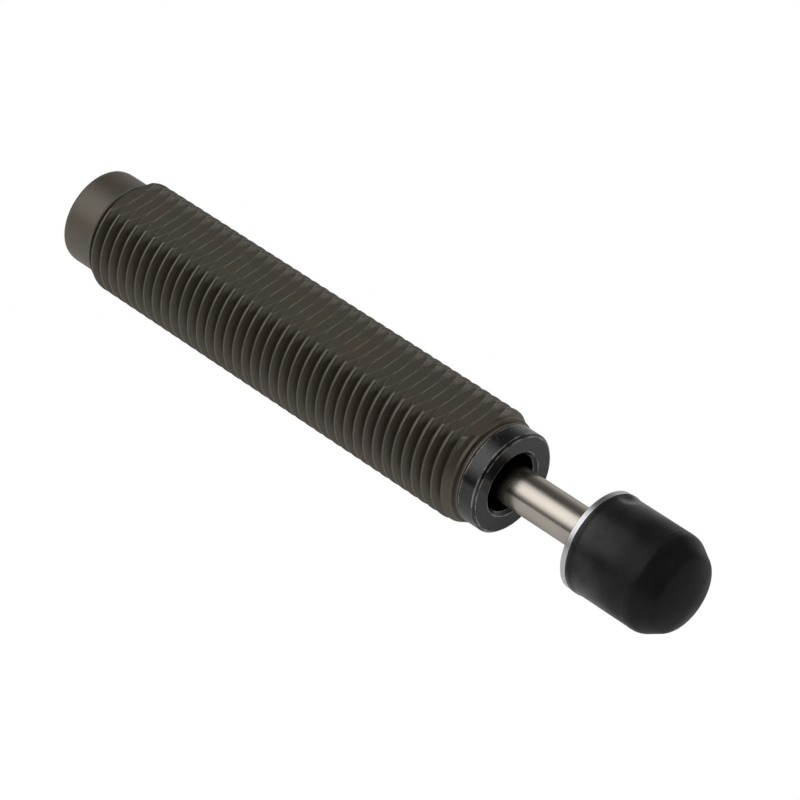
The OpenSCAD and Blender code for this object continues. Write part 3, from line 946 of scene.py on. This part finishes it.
@dataclass
class Casing:
    """The body with its real thread, the stop collar, and the plug and ball of the fill port."""

    thread_radius: float = 7.0
    root_radius: float = 6.09
    root_round: float = 0.15
    crest_flat: float = 0.22
    pitch: float = 1.5
    first_groove: float = -65.18
    groove_turns: float = 41.13
    run_out: float = 0.12
    spigot_radius: float = 5.95
    spigot_length: float = 4.65
    rear_edge: float = 0.35
    taper_length: float = 0.8
    land_radius: float = 6.42
    land_length: float = 0.4
    neck_radius: float = 6.0
    lip_radius: float = 6.14
    lip_back: float = 0.36
    lip_front: float = 0.14
    lip_rise: float = 0.06
    nose_length: float = 1.2
    bore_edge: float = 0.2
    clearance: float = 0.12
    bore_radius: float = 5.0
    rear_wall: float = 5.5
    port_radius: float = 2.02
    pilot_radius: float = 0.495
    pilot_length: float = 1.1
    collar_radius: float = 6.1
    collar_edge: float = 0.3
    collar_bore: float = 3.95
    collar_step: float = 0.4
    plug_radius: float = 2.0
    plug_edge: float = 0.3
    steps: int = 96

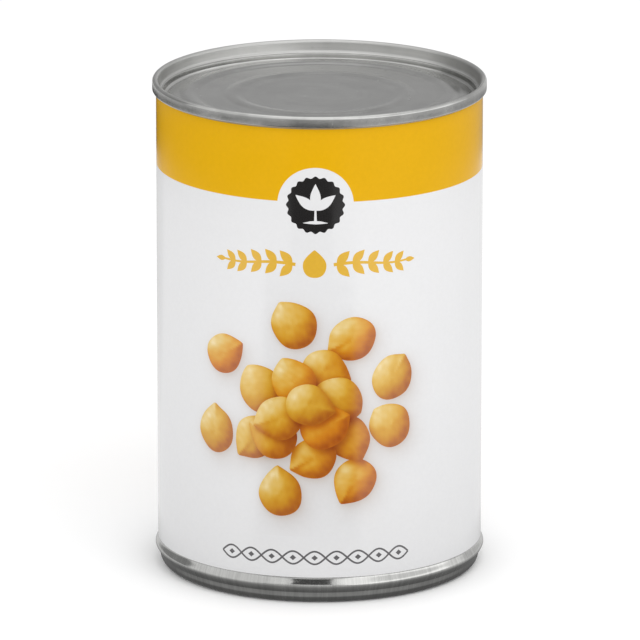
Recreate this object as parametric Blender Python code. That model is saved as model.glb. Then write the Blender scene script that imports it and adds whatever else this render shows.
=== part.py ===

--*--

→ PROBLEM DETAILS: Only the lines from the one that contains "Recreate this object" through the last line should be repeated, each exactly as it stands, with both ends included.

→ RESPONSE TO THIS TASK:
Recreate this object as parametric Blender Python code. That model is saved as model.glb. Then write the Blender scene script that imports it and adds whatever else this render shows.
=== part.py ===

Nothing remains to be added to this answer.